TASK OBJECTIVE >> Collect every line that includes the string "bodies".

━━━━━━━━━━━━━━━━━━━━

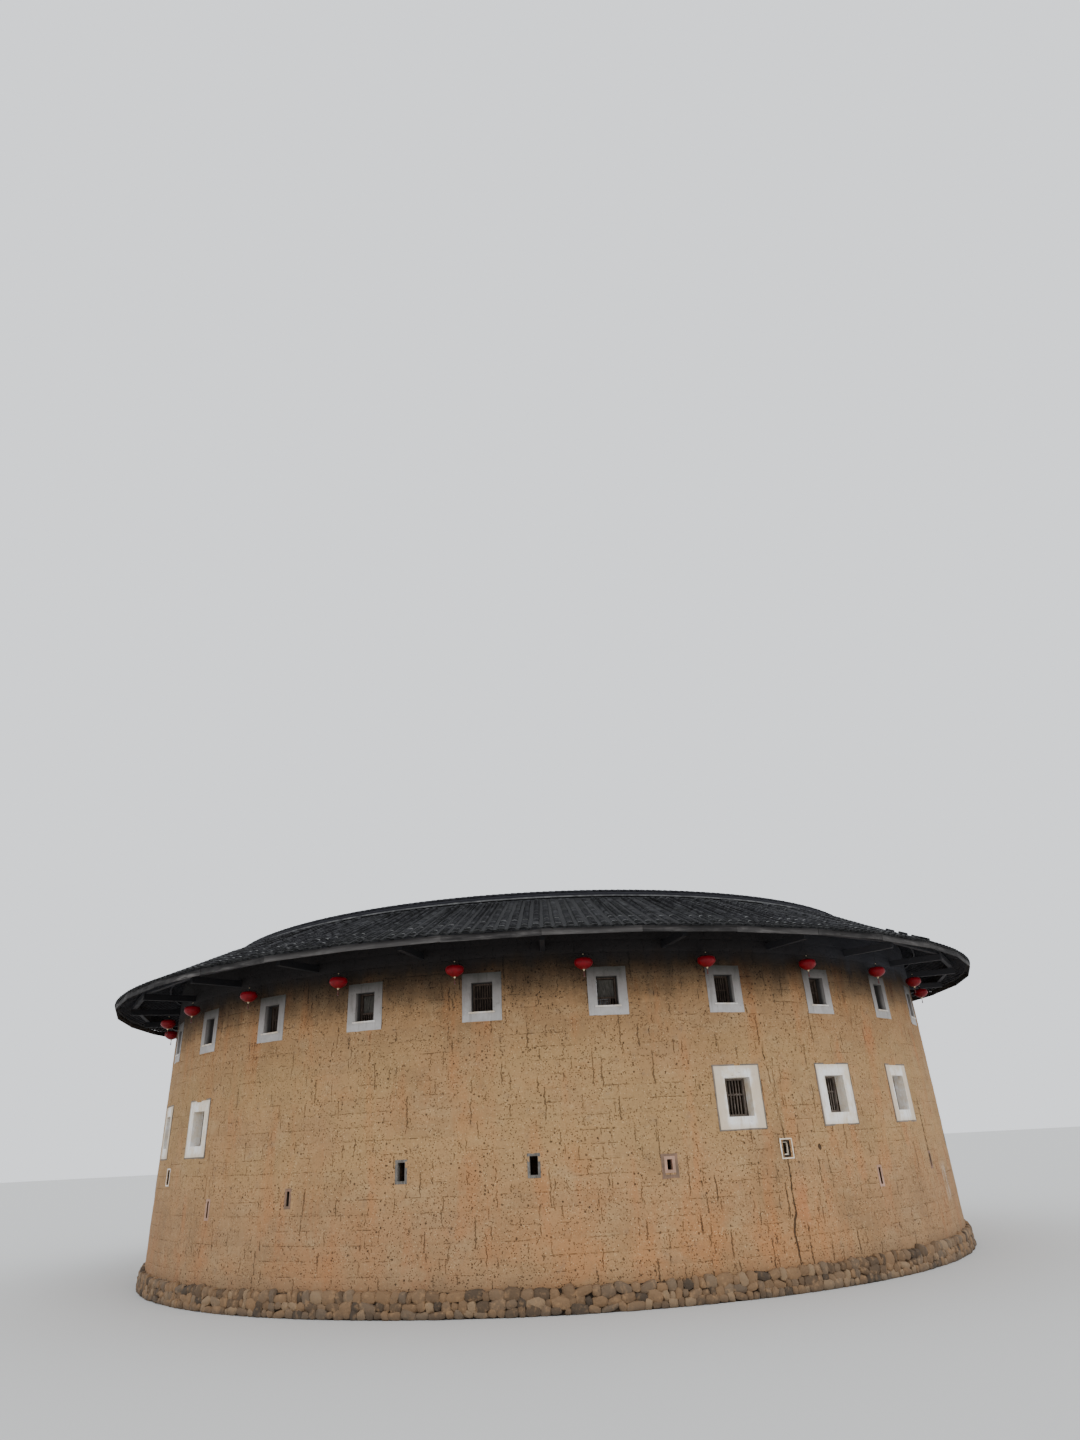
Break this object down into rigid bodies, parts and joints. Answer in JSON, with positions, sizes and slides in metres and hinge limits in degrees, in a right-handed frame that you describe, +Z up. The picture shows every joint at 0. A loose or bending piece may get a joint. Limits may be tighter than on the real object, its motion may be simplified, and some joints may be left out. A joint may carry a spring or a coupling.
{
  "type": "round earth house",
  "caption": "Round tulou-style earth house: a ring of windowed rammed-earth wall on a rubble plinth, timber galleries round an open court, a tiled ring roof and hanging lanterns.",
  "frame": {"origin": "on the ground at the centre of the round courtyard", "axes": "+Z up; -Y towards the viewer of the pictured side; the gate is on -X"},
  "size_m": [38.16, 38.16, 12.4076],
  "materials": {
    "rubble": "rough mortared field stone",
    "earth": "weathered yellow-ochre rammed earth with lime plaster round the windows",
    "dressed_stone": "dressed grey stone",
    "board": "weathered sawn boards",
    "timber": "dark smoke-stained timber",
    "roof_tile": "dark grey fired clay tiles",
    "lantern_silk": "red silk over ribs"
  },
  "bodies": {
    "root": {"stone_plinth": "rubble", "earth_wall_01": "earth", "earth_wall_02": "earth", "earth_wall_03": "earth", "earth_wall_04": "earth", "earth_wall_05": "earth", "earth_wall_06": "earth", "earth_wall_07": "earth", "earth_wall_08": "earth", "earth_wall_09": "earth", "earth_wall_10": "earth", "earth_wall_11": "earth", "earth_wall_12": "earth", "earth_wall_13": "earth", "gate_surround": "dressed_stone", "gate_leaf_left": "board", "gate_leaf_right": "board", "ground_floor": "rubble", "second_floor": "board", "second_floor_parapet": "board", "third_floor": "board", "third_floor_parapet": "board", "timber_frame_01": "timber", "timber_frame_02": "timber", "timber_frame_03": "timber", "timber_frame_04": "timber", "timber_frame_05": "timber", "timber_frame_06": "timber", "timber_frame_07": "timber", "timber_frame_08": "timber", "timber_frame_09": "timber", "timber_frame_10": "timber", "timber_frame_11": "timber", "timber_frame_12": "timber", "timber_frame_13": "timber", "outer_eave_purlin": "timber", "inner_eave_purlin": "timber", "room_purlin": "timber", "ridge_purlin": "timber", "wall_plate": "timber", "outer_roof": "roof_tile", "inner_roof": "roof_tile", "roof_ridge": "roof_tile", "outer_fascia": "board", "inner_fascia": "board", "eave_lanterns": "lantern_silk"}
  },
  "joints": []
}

━━━━━━━━━━━━━━━━━━━━

WORKED SOLUTION >>
Break this object down into rigid bodies, parts and joints. Answer in JSON, with positions, sizes and slides in metres and hinge limits in degrees, in a right-handed frame that you describe, +Z up. The picture shows every joint at 0. A loose or bending piece may get a joint. Limits may be tighter than on the real object, its motion may be simplified, and some joints may be left out. A joint may carry a spring or a coupling.
  "bodies": {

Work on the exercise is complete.